Figure 1. This circuit allows an ADC with an input range of 0V to 5V (single-ended or differential) to process an input range of ±10.5V.

Configuring the MAX1402 for differential measurement allows the voltage difference between IN1 and IN2 to be measured. These inputs accept ±10.5V input voltages, and the internal programmable gain amplifier (PGA) is used to increase the resolution of small signals. For example, a gain of 4 allows the ADC to achieve 16-bit resolution when measuring ±2.625V input signals.

For single-ended measurements, the input can be configured as two independent channels and compared to the 2.50V reference voltage at IN6. For higher accuracy, the ADC can be configured as a differential input with one channel acting as a ground sense input.

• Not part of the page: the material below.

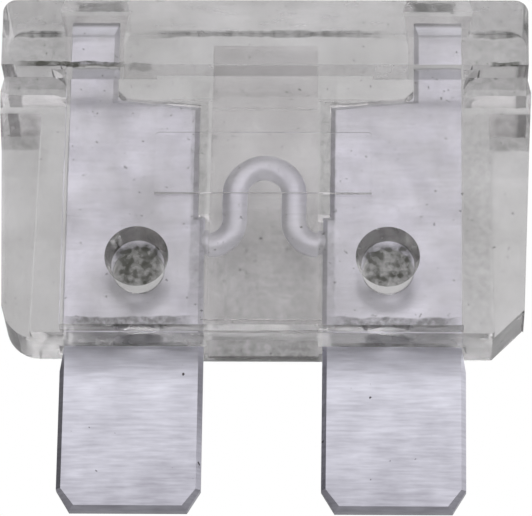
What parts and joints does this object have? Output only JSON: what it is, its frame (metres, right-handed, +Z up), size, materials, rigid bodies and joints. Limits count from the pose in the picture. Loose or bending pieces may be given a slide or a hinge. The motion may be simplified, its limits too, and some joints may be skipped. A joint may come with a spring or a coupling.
{
  "type": "automotive blade fuse",
  "caption": "Plug-in blade fuse: a clear moulded housing with a wide head and thin side wings over a flat stamped metal element with two blades, test tabs and an arched fuse link.",
  "frame": {"origin": "midway between the two blades, level with their tips", "axes": "+Z up from the blade tips to the head, X across both blades, -Y out of the front with the label pad"},
  "size_m": [0.0192, 0.0052, 0.0186],
  "materials": {
    "clear_plastic": "clear injection-moulded plastic, lightly scuffed, with soiled edges",
    "zinc": "stamped zinc alloy sheet, finely grained, with small pits and scratches"
  },
  "bodies": {
    "root": {"housing": "clear_plastic", "fuse_element": "zinc"}
  },
  "joints": []
}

The resistor divider ratio can be changed to accommodate different input ranges, but the same ratio needs to be used to bias the circuit. For example, a 5:1 ratio corresponds to a ±15.0V input range and a 3.00V bias. To calibrate the system, simply connect the input to ground, connect the input to a known voltage, and record the output value. These two values ​​can be used to calculate the bias and gain factors for each input range.

ADC Input Impedance Signal Chain Design Summary

Understanding converter impedance is an important part of signal chain design. In short, why waste a lot of money on expensive test equipment or go through the trouble of measuring impedance if you don’t really need it? It is faster and easier to get the converter impedance curve by using the RC parallel combination impedance provided by the data sheet and a little simple calculation.

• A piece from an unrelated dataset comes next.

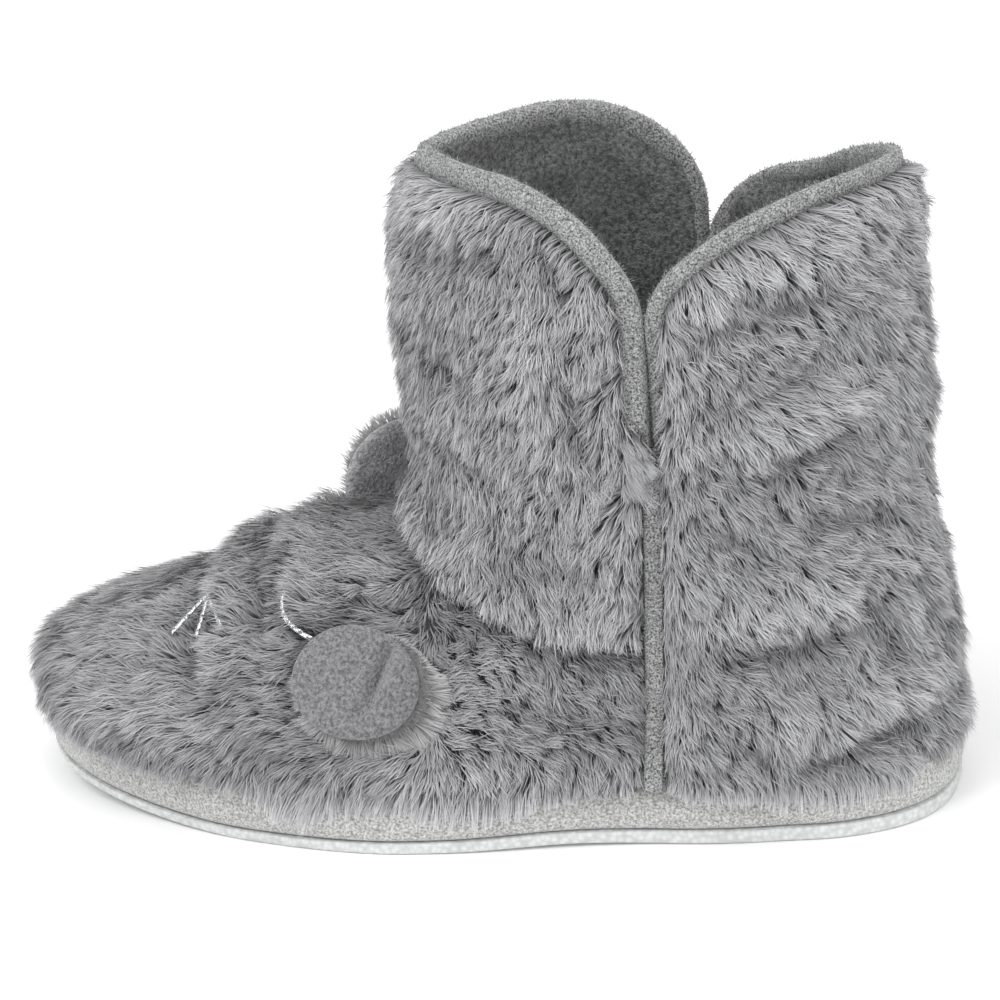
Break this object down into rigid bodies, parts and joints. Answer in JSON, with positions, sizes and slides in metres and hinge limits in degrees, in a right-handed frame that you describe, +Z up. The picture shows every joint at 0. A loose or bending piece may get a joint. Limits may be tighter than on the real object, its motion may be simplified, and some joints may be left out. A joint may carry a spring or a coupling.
{
  "type": "bootie slipper",
  "caption": "Left bootie slipper in deep faux fur on a low platform sole, with a split bound collar, fleece lining and two round ears.",
  "frame": {"origin": "centre of the shoe's bounding box, on the floor under its sole", "axes": "+Z up from the floor, -X to the toe and +X to the heel, -Y to the outer side of the left foot"},
  "size_m": [0.2696, 0.1132, 0.1862],
  "materials": {
    "outsole_foam": "matt, finely pebbled",
    "platform_cover": "napped microsuede",
    "footbed_fleece": "short fleece",
    "faux_fur": "deep soft pile",
    "front_binding": "napped microsuede",
    "back_binding": "napped microsuede",
    "near_tape": "napped microsuede",
    "far_tape": "napped microsuede",
    "near_ear_fur": "deep soft pile",
    "near_ear_fleece": "short curled fleece",
    "far_ear_fur": "deep soft pile",
    "far_ear_fleece": "short curled fleece"
  },
  "bodies": {
    "root": {"outsole": "outsole_foam", "midsole": "platform_cover", "insole": "footbed_fleece", "upper": "faux_fur", "binding_front": "front_binding", "binding_back": "back_binding", "side_tape_near": "near_tape", "side_tape_far": "far_tape", "ear_near_fur": "near_ear_fur", "ear_near_fleece": "near_ear_fleece", "ear_far_fur": "far_ear_fur", "ear_far_fleece": "far_ear_fleece"}
  },
  "joints": []
}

Also note that process resistor tolerances can be as high as ±20%. Even if you take the trouble to measure the input or output impedance of any device, you will only get one data point (unless, of course, you measure many devices over multiple batches over temperature and supply voltage). Use the simulated R||C values ​​from the data sheet, which provide enough information about the characteristic impedance vs. frequency to design a signal chain that works properly.